> What you need to do: Beginning with the first line of the data below, extract each line up to and including the one containing "const SEED = 7;". Copy them exactly and add nothing.
● ● ● ● ● ● ●
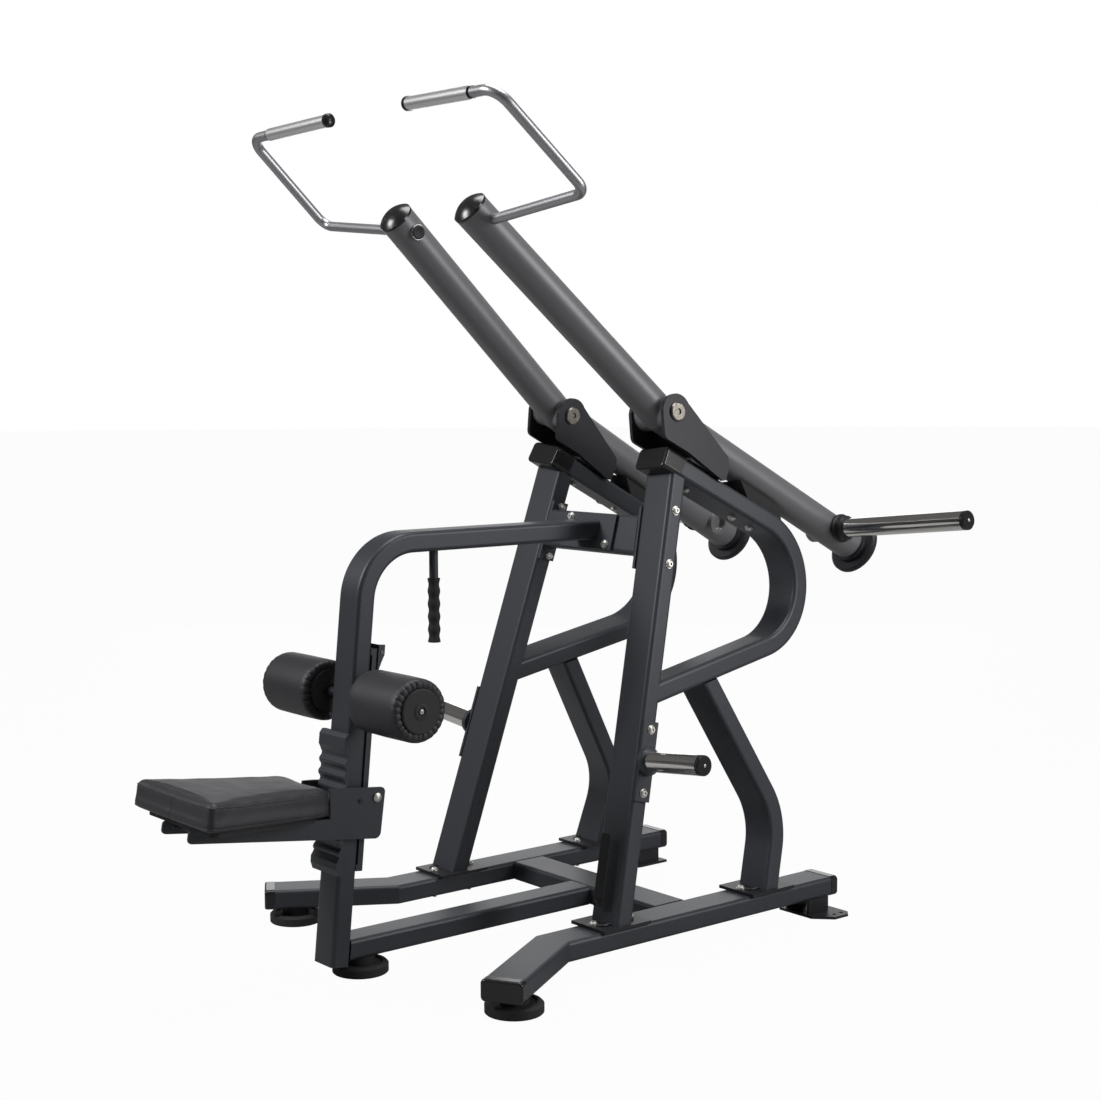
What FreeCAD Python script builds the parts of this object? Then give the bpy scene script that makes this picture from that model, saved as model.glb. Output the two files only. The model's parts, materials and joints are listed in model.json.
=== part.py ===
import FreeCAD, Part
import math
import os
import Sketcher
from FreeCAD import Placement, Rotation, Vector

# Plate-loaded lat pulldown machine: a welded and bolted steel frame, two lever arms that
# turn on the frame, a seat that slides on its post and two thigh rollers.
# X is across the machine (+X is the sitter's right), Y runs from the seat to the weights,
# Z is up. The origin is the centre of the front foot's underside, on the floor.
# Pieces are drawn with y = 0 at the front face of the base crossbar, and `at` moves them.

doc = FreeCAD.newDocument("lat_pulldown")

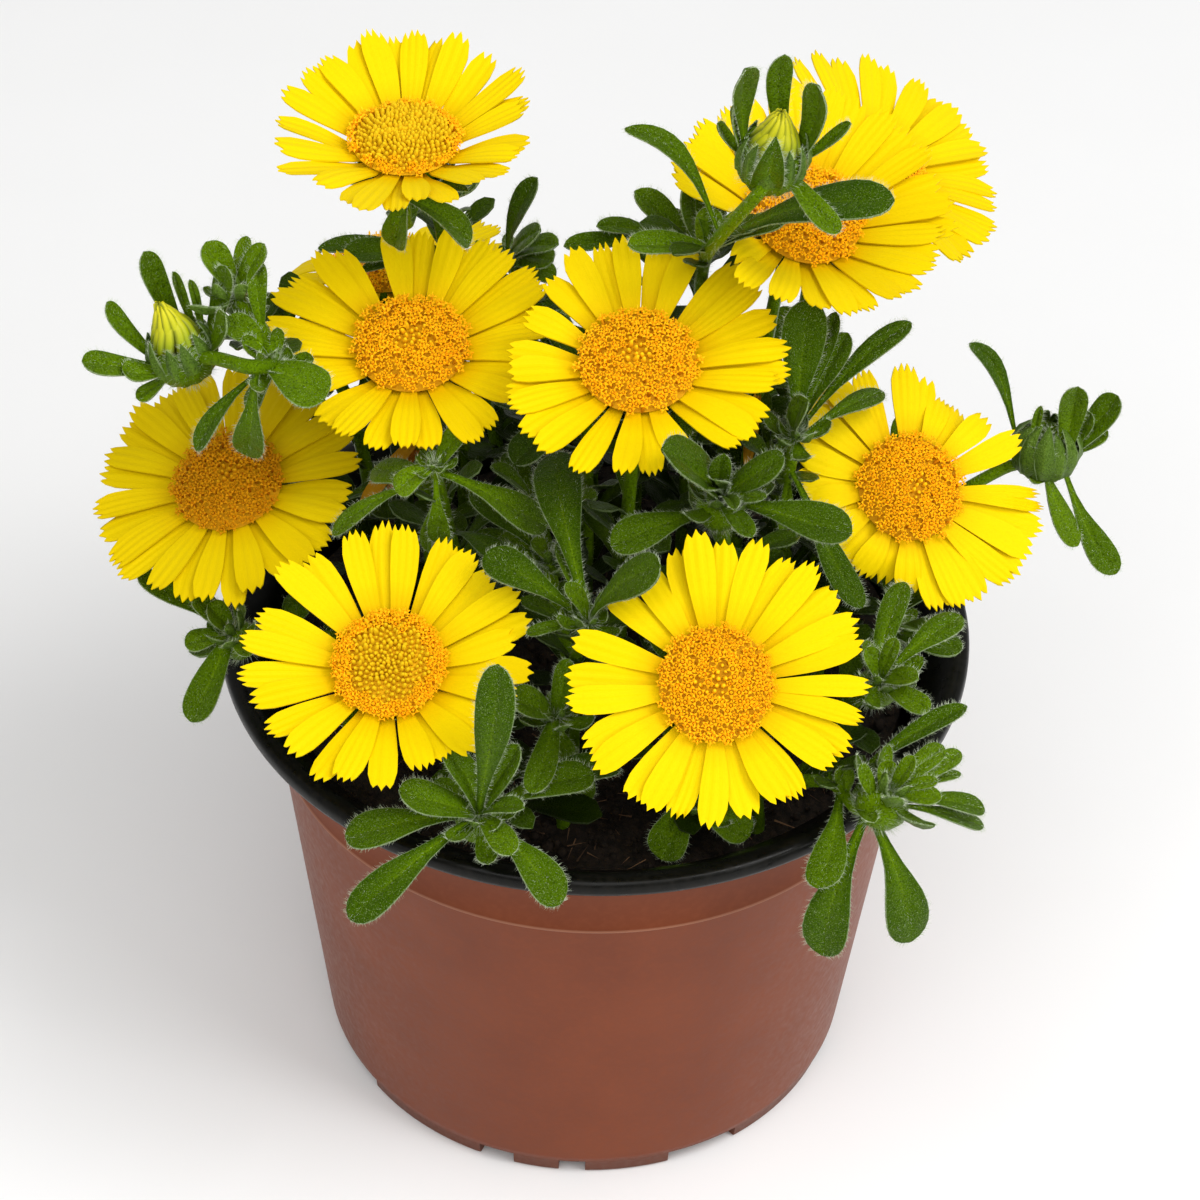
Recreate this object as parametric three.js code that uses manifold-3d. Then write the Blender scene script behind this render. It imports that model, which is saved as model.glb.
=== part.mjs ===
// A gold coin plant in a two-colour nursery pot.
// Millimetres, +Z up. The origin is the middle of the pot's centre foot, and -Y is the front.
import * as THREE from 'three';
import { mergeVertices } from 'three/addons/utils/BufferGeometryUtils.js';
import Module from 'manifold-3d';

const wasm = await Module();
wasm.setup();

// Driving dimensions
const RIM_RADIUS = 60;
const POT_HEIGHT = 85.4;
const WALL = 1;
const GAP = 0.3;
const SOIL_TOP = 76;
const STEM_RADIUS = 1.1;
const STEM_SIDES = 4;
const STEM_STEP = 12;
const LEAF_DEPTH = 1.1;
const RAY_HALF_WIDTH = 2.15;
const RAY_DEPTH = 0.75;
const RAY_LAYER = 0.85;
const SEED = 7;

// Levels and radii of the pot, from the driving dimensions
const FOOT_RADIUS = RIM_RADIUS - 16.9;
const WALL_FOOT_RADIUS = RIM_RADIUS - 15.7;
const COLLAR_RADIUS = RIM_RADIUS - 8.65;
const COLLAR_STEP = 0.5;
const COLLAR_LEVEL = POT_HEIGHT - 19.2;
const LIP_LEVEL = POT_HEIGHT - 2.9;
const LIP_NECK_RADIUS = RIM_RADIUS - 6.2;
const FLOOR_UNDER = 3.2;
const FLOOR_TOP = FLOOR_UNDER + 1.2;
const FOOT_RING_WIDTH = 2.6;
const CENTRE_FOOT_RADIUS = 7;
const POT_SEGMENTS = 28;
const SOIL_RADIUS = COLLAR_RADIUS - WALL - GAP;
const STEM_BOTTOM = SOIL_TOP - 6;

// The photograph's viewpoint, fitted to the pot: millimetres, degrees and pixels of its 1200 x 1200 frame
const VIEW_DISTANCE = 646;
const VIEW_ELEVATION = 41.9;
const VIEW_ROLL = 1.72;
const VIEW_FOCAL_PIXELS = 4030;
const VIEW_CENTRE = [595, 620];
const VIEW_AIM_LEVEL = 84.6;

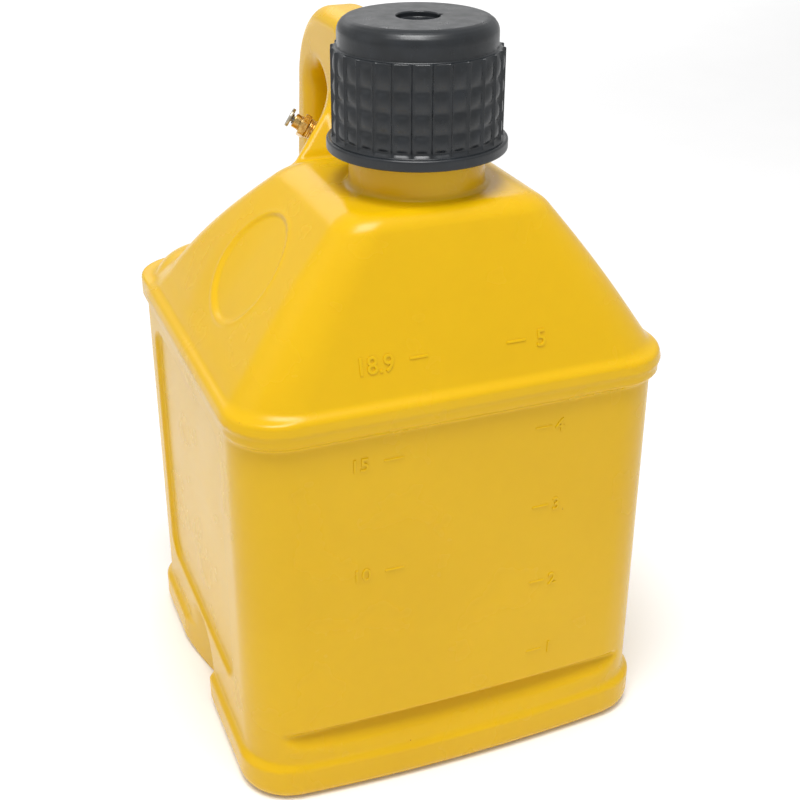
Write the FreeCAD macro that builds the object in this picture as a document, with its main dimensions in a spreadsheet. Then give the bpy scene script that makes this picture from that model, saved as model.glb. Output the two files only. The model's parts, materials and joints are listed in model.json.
● ● ● ● ● ● ●
> Answer to the task:
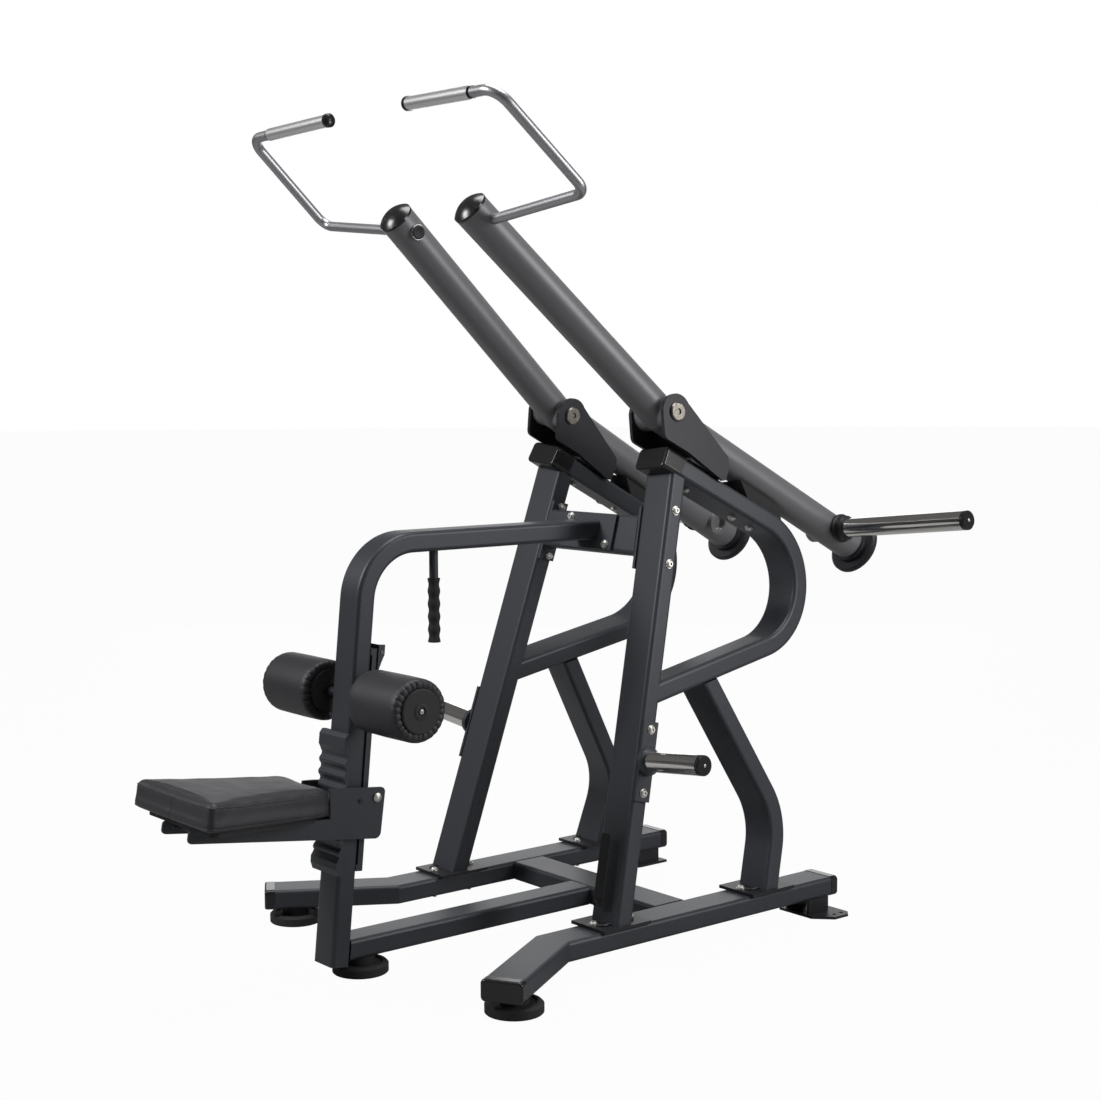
What FreeCAD Python script builds the parts of this object? Then give the bpy scene script that makes this picture from that model, saved as model.glb. Output the two files only. The model's parts, materials and joints are listed in model.json.
=== part.py ===
import FreeCAD, Part
import math
import os
import Sketcher
from FreeCAD import Placement, Rotation, Vector

# Plate-loaded lat pulldown machine: a welded and bolted steel frame, two lever arms that
# turn on the frame, a seat that slides on its post and two thigh rollers.
# X is across the machine (+X is the sitter's right), Y runs from the seat to the weights,
# Z is up. The origin is the centre of the front foot's underside, on the floor.
# Pieces are drawn with y = 0 at the front face of the base crossbar, and `at` moves them.

doc = FreeCAD.newDocument("lat_pulldown")

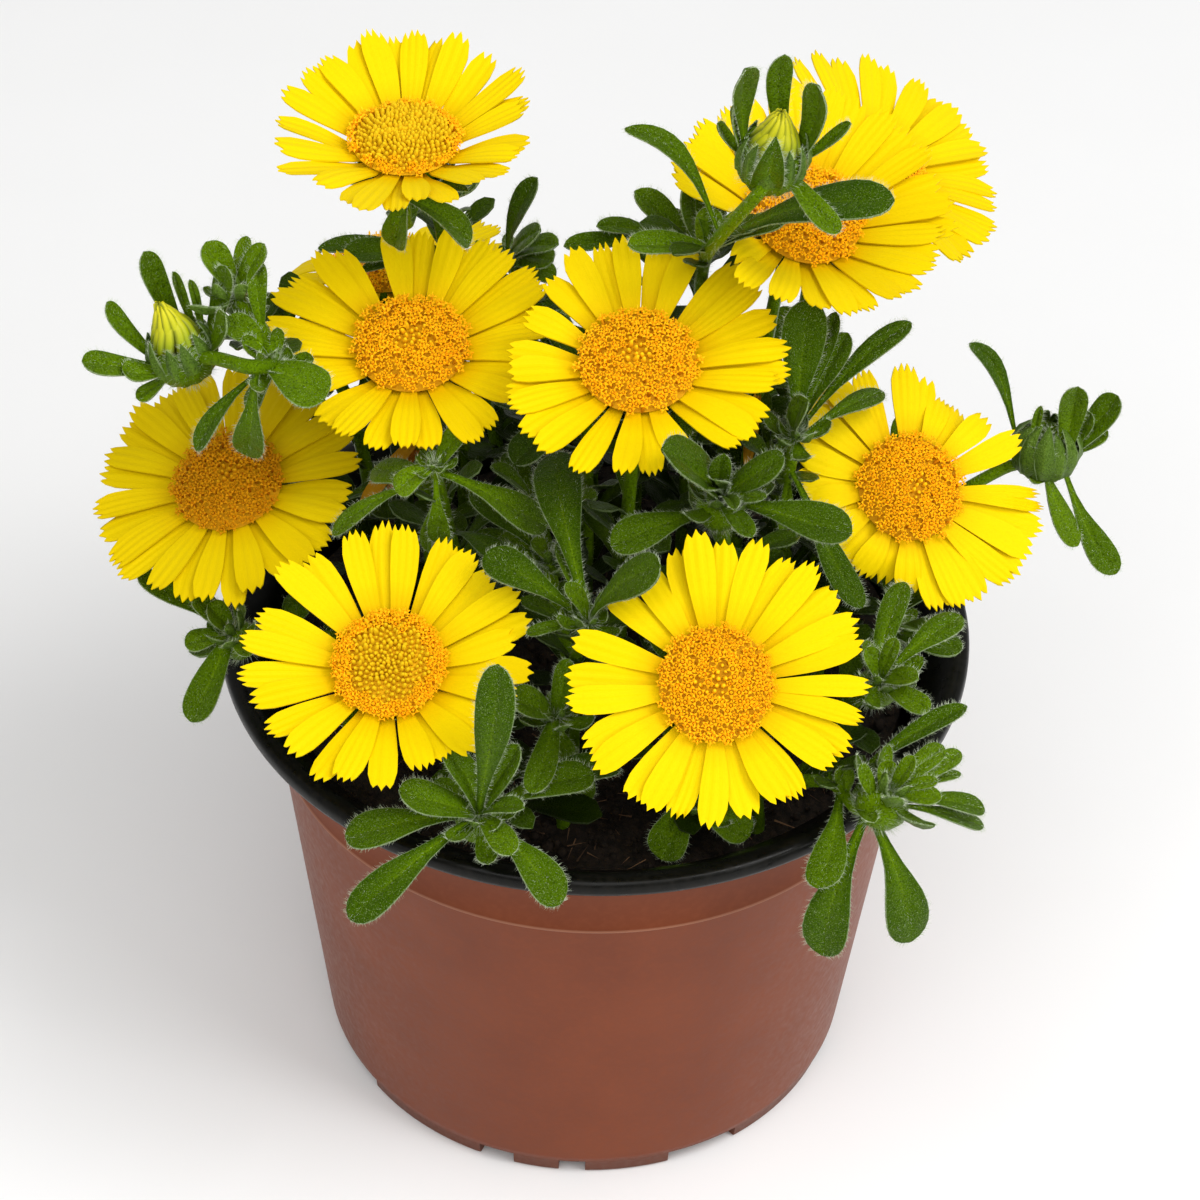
Recreate this object as parametric three.js code that uses manifold-3d. Then write the Blender scene script behind this render. It imports that model, which is saved as model.glb.
=== part.mjs ===
// A gold coin plant in a two-colour nursery pot.
// Millimetres, +Z up. The origin is the middle of the pot's centre foot, and -Y is the front.
import * as THREE from 'three';
import { mergeVertices } from 'three/addons/utils/BufferGeometryUtils.js';
import Module from 'manifold-3d';

const wasm = await Module();
wasm.setup();

// Driving dimensions
const RIM_RADIUS = 60;
const POT_HEIGHT = 85.4;
const WALL = 1;
const GAP = 0.3;
const SOIL_TOP = 76;
const STEM_RADIUS = 1.1;
const STEM_SIDES = 4;
const STEM_STEP = 12;
const LEAF_DEPTH = 1.1;
const RAY_HALF_WIDTH = 2.15;
const RAY_DEPTH = 0.75;
const RAY_LAYER = 0.85;
const SEED = 7;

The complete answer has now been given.